Records for the exercise ▸
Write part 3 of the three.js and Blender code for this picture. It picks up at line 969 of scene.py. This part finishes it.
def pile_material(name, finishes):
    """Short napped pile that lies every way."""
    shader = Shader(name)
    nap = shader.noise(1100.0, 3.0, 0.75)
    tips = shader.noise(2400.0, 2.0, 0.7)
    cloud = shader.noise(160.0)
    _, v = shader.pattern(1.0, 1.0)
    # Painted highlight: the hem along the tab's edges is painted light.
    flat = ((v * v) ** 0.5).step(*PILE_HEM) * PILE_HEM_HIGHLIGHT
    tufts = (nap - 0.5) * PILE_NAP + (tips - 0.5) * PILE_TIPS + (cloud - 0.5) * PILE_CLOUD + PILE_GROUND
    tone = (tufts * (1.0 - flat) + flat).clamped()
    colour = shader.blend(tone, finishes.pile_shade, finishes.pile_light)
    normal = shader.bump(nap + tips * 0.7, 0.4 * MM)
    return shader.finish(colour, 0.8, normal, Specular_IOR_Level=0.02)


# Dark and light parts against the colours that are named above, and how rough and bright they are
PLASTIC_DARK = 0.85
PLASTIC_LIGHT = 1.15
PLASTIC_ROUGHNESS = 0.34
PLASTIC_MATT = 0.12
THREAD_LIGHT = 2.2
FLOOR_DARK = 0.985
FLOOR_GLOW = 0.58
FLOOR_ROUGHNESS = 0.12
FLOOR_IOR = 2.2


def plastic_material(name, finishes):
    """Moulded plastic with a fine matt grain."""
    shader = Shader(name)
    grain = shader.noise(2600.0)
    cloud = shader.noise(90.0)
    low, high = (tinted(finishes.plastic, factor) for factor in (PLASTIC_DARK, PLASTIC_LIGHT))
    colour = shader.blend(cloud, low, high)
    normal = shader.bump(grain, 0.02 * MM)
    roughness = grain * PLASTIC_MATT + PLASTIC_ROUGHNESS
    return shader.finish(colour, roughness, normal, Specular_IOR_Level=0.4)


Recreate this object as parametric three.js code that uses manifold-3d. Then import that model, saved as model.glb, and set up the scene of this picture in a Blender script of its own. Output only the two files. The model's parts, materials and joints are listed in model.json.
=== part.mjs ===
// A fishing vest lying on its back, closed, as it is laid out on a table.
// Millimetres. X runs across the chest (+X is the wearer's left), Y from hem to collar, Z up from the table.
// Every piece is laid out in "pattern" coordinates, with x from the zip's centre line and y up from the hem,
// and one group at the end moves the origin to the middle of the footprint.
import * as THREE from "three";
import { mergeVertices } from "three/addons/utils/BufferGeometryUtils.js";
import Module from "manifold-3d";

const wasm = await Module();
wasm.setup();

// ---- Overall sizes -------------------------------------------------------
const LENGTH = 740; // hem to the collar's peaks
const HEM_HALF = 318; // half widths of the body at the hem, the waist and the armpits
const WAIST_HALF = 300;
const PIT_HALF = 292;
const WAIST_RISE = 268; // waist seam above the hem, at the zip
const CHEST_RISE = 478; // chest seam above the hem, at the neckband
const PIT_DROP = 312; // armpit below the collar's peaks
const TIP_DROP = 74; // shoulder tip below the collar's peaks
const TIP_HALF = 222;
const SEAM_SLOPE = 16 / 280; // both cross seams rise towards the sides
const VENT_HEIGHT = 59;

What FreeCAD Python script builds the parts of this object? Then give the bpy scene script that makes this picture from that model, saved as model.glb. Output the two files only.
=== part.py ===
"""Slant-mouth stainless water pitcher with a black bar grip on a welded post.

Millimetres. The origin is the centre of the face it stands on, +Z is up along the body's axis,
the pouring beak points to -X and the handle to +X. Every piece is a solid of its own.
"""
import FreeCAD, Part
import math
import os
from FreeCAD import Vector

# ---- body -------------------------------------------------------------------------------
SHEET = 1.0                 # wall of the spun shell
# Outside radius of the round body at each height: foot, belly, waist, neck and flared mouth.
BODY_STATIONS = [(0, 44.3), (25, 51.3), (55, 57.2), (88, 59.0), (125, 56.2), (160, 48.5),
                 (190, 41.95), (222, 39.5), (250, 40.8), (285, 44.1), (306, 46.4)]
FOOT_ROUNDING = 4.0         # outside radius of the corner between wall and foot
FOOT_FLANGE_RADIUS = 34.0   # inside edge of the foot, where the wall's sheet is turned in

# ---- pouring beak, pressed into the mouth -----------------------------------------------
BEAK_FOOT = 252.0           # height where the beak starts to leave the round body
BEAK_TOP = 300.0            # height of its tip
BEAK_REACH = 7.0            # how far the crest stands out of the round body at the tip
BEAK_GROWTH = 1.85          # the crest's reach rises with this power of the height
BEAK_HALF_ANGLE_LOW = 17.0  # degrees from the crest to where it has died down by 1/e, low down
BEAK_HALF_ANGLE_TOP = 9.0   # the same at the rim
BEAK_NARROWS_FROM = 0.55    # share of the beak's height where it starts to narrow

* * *

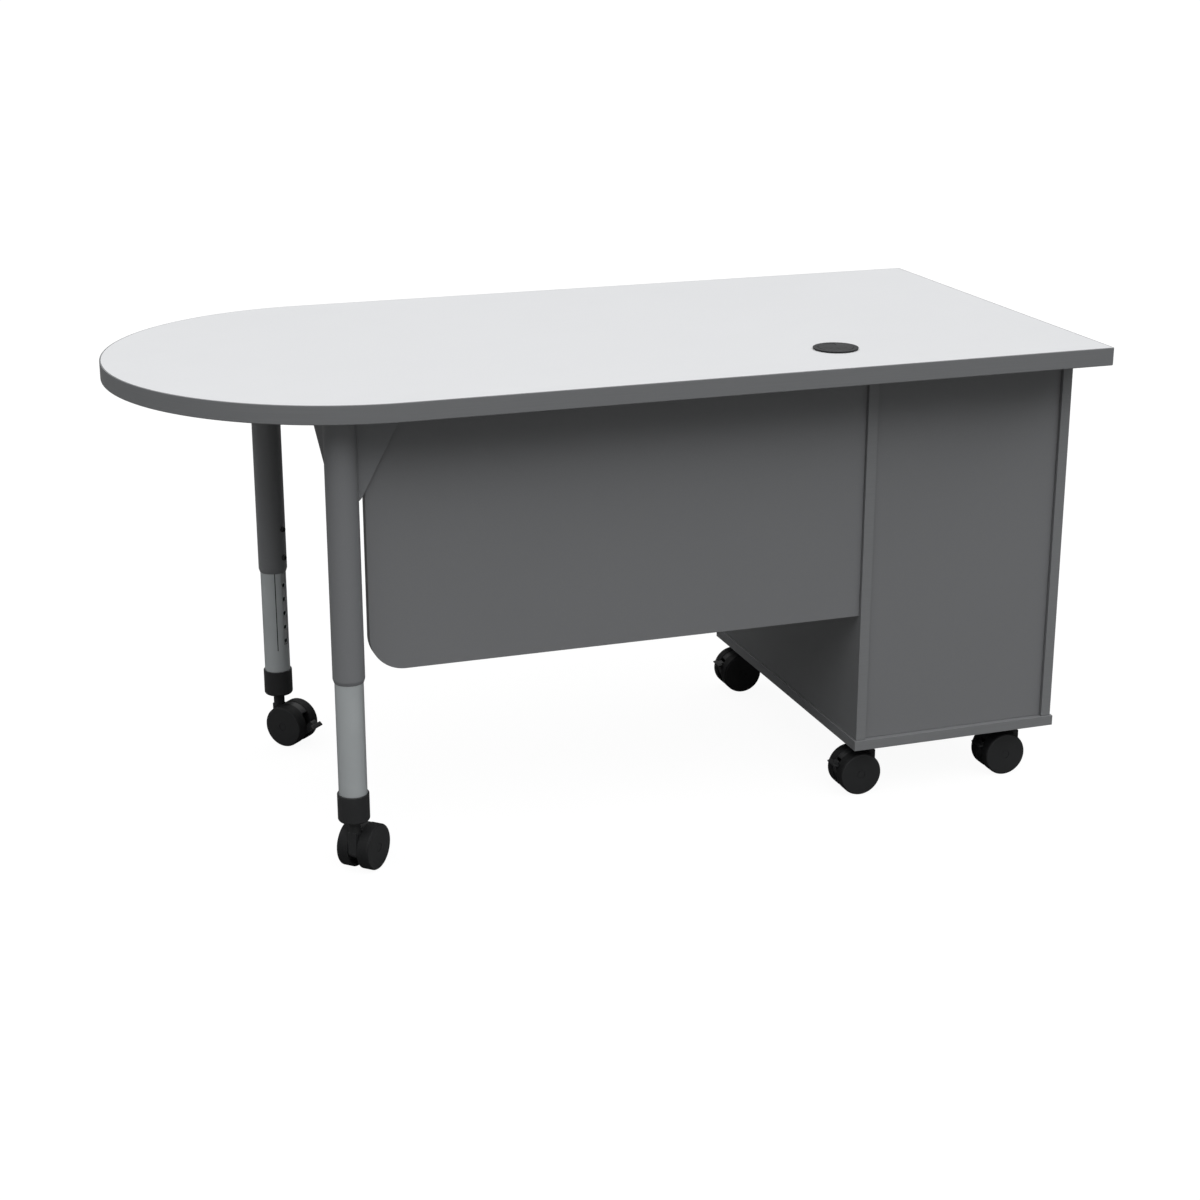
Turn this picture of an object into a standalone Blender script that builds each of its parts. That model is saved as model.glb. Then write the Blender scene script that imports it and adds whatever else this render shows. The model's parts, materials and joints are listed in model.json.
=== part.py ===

What you should do ▸ Find the lines above that include the string "json" and copy them.

Task output ▸
Recreate this object as parametric three.js code that uses manifold-3d. Then import that model, saved as model.glb, and set up the scene of this picture in a Blender script of its own. Output only the two files. The model's parts, materials and joints are listed in model.json.
Turn this picture of an object into a standalone Blender script that builds each of its parts. That model is saved as model.glb. Then write the Blender scene script that imports it and adds whatever else this render shows. The model's parts, materials and joints are listed in model.json.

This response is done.